Depois de desaproveitar muitos momentos, e no caso de uma parte da esquerda inclusive ser a quinta roda do golpe contra Dilma, a esquerda chega na atual situação com forças muito debilitadas, mas mesmo assim poderia ser um fator da situação se levantasse uma política de independência de classe, isso é, uma política independente de todos os setores burgueses e do próprio PT e sua política de conciliação e perdão aos golpistas com a qual tenta se viabilizar frente as classe dominantes para 2022.

O impeachment e a frente ampla são o instrumento político que o PT utiliza para evitar que se construa uma unidade dos explorados contra os ataques em curso e ao aceitar essa política a esquerda de antemão se condena a impotência.

Contra Bolsonaro nos juntamos todos. Com essa caricatura da política de frente única da III Internacional de Lenin e Trótski a esquerda se subordina ao PT e a “burguesia democratica”. O PSDB, cuja presença nos atos foi reivindicada por quase todas as organizações de esquerda, do PSTU ao PSOL, passando pelos estalinistas da UP e do PCB, tem aprovado todos os ataques do governo Bolsonaro contra a classe trabalhadora no Congresso. No lugar da frente de todos os explorados para combater todos os exploradores, que é o sentido da tática da III Internacional, a esquerda brasileira aplica a política do estalinismo das “ Frentes Populares”, a aliança da classe trabalhadora abrindo mão dos seus interesses e métodos de luta com um setor da burguesia. Nunca na história esse tipo de frente ampla, ou “popular” serviu para enfrentar uma ofensiva reacionária.

É preciso buscar centralizar todas as correntes que participam do movimento operário e de massas através das assembleias de base e dessa forma comprometer as direções dos sindicatos petistas com medidas efetivas de luta, com um plano concreto de luta contra Bolsonaro e Mourão, contra as reformas neoliberais, em greves econômicas e na defesa dos ativistas presos. É preciso golpear efetivamente com atos combativos e não só atos festivos, com greves, cortes de rodovia, respondendo à altura as agressões bolsonaristas quando ocorrem, nos reunindo nas delegacias às centenas para que libertem nossos presos, realizando ações unitárias em apoio a greves como a da MRV. O “golpear juntos” a que se refere Lenin é golpear mesmo, os manifestos, as reuniões diplomáticas entre entidades e organizações, os discursos, não golpeiam nada nem ninguém.

É urgente que se constitua um pólo para organizar a greve geral contra Bolsonaro e Mourão e abrir o debate sobre qual a saída independente que podemos dar, que na nossa visão é a luta por uma Assembleia Constituinte livre e soberana para que a classe trabalhadora possa chamar o povo a decidir sobre os destinos do país.
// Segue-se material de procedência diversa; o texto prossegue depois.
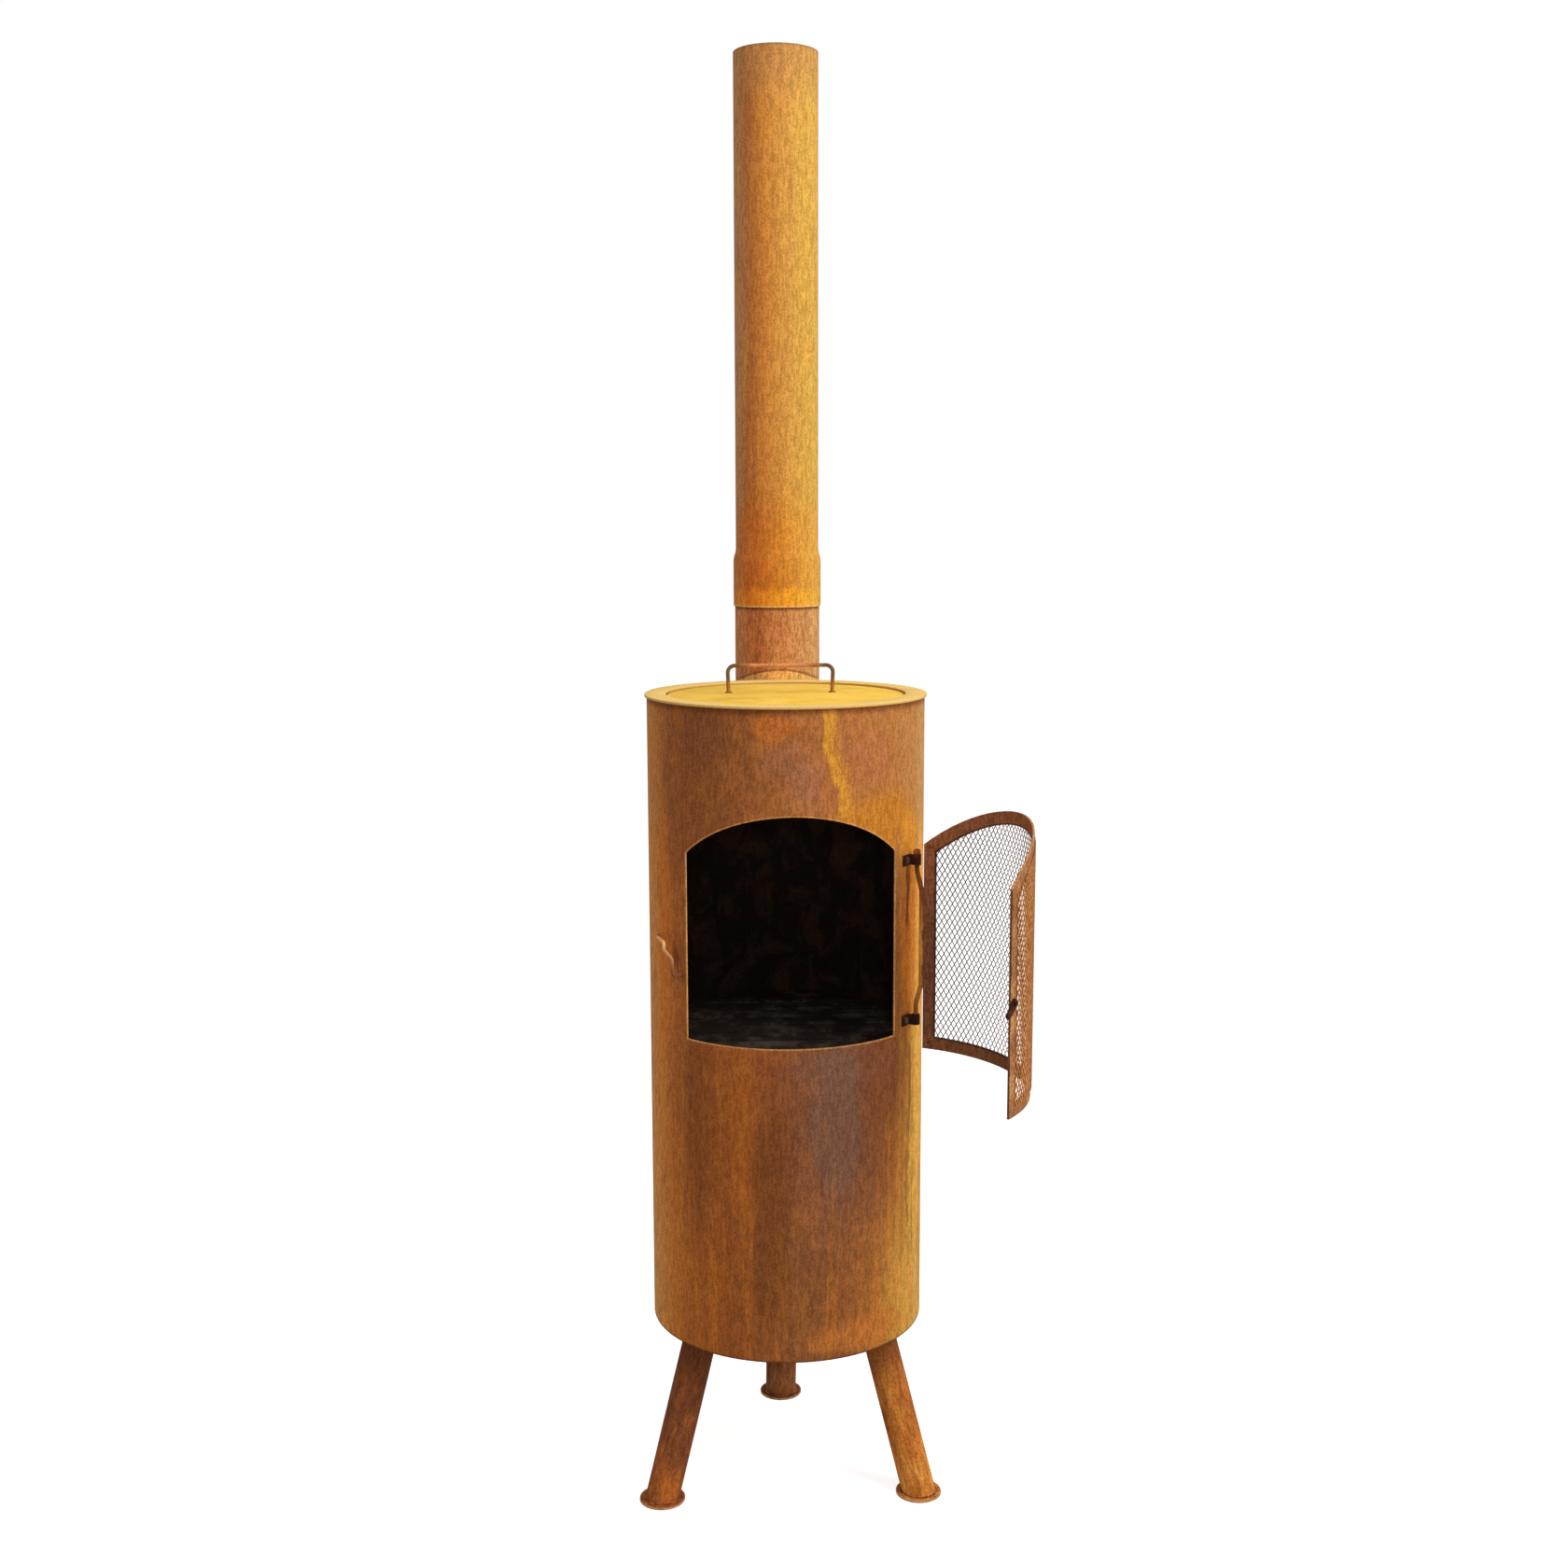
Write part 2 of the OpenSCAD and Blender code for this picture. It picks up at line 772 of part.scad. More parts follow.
module latch_rivet() {
  head_r = latch_ir + latch_t + seat;
  color("dimgray")
    hung()
      union() {
        outwards(latch_a, frame_ir, latch_pivot_z)
          cylinder(d = rivet_d, h = head_r - frame_ir + rivet_head_h / 2);
        outwards(latch_a, head_r, latch_pivot_z)
          cylinder(d1 = rivet_head_d, d2 = rivet_head_d - rivet_head_h, h = rivet_head_h);
      }
}

// Bent rod, welded to the drum at both ends
module latch_keeper() {
  foot_a = keeper_a + arc_angle(keeper_lean, keeper_r);
  upper_a = keeper_a - arc_angle(keeper_side, keeper_r);
  tail_a = upper_a - arc_angle(keeper_tail, drum_r);
  bend_z = keeper_z + keeper_rise;
  top_z = bend_z + keeper_upper_l;
  end_r = drum_r - keeper_rod_r / 2;
  color("sienna")
    difference() {
      bent_rod([
        round_at(foot_a, end_r, keeper_z - keeper_l),
        round_at(foot_a, keeper_r, keeper_z - keeper_l),
        round_at(keeper_a, keeper_r, keeper_z),
        round_at(upper_a, keeper_r, bend_z),
        round_at(upper_a, keeper_r, top_z),
        round_at(tail_a, end_r, top_z - keeper_tail_drop)
      ], keeper_rod_d);
      ring_or_disc(drum_r + seat, drum_bottom, drum_top);
    }
}

firebox_shell();
bottom_plate();
leg_left();
leg_right();
leg_rear();
foot_left();
foot_right();
foot_rear();
fire_plate();
plate_lugs();
top_ring();
lid_ledge();
lid();
lid_handle();
flue_outlet();
flue_stub();
flue_pipe();
hinge_strap_upper();
hinge_strap_lower();
hinge_bolts();
hinge_nuts();
hinge_rod();
rod_cap();
door_frame();
door_mesh();
latch_lever();
latch_rivet();
latch_keeper();
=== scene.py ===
"""Looks of a free-standing steel chiminea left to rust in the weather.

The front is -Y, +X is the right-hand side seen from the front, Z = 0 is the ground, in metres.
The file follows the making of the stove: legs, drum, grate, top, flue, hinge, door, latch.
"""

import json
import math

import bmesh
import bpy
from mathutils import Matrix, Vector
from mathutils.bvhtree import BVHTree


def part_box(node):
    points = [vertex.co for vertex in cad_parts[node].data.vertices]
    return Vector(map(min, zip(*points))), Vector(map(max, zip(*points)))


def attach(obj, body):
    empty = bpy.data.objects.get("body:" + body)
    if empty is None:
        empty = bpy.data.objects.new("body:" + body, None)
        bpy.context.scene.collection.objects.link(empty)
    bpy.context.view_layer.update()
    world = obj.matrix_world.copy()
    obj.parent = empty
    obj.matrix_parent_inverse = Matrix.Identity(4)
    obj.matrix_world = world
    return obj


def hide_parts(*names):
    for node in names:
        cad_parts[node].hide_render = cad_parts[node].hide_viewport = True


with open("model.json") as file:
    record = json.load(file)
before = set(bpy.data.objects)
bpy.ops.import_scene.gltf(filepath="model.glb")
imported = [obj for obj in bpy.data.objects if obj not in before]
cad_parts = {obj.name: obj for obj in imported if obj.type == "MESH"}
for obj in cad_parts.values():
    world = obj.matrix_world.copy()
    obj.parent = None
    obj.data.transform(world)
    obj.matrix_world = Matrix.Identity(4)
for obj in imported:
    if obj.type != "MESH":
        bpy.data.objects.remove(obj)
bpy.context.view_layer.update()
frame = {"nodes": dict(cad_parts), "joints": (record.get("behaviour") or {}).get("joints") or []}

# ----------------------------------------------------------
# The photographer's viewpoint. A camera on a stand some two metres in front of the stove, with
# a short portrait lens, tilted down a little; the stove is turned slightly to the picture's right.

lens = 42.511
sensor = 36.0
camera_distance = 2.3262
camera_height = 1.2585
stove_turn = math.radians(2.739)
camera_yaw = math.radians(-0.055)
camera_tilt = math.radians(8.4215)
camera_roll = math.radians(-0.141)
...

Mas a construção dessa greve geral não se dá somente com panfletos e discursos. Aliás, se dá sobretudo de outra forma. Cercando cada luta por menor que seja de toda solidariedade ativa, mostrando que quem se mobilizar não estará sozinho. Os atos contra Bolsonaro precisam ser atos combativos, construídos em cada local de estudo e trabalhado, unificando as demandas políticas, o Fora Bolsonaro e Mourão e a luta contra as reformas com cada demanda local. Unificando todas as demandas da classe trabalhadora e apoiando as lutas das mulheres, do povo negro e dos LGBT podemos constituir uma unidade poderosa, capaz de derrubar Bolsonaro e Mourão e ir muito além. É preciso, no entanto, que se dê o primeiro passo, que é romper com a política de conciliação e a frente ampla pelo impeachment (que aliás perde força quanto mais se aproximam as eleições) e começar a batalhar pela verdadeira unidade da classe trabalhadora e de todos os oprimidos.